To do: Copy each line exactly.

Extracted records
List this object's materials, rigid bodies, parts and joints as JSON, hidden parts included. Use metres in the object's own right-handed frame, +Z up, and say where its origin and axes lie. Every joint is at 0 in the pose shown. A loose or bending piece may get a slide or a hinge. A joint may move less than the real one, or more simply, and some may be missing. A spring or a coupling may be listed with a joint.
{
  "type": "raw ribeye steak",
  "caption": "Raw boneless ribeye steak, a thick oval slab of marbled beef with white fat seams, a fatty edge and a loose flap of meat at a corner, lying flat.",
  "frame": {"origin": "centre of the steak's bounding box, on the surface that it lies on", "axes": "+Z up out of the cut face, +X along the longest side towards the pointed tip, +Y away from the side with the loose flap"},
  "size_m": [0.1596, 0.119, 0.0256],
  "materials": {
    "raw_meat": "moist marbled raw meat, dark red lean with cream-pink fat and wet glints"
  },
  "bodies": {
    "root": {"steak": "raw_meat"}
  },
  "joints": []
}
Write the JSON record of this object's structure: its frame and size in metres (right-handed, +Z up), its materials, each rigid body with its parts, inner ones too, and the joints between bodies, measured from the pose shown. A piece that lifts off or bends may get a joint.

Response to the task:
List this object's materials, rigid bodies, parts and joints as JSON, hidden parts included. Use metres in the object's own right-handed frame, +Z up, and say where its origin and axes lie. Every joint is at 0 in the pose shown. A loose or bending piece may get a slide or a hinge. A joint may move less than the real one, or more simply, and some may be missing. A spring or a coupling may be listed with a joint.
{
  "type": "raw ribeye steak",
  "caption": "Raw boneless ribeye steak, a thick oval slab of marbled beef with white fat seams, a fatty edge and a loose flap of meat at a corner, lying flat.",
  "frame": {"origin": "centre of the steak's bounding box, on the surface that it lies on", "axes": "+Z up out of the cut face, +X along the longest side towards the pointed tip, +Y away from the side with the loose flap"},
  "size_m": [0.1596, 0.119, 0.0256],
  "materials": {
    "raw_meat": "moist marbled raw meat, dark red lean with cream-pink fat and wet glints"
  },
  "bodies": {
    "root": {"steak": "raw_meat"}
  },
  "joints": []
}
Write the JSON record of this object's structure: its frame and size in metres (right-handed, +Z up), its materials, each rigid body with its parts, inner ones too, and the joints between bodies, measured from the pose shown. A piece that lifts off or bends may get a joint.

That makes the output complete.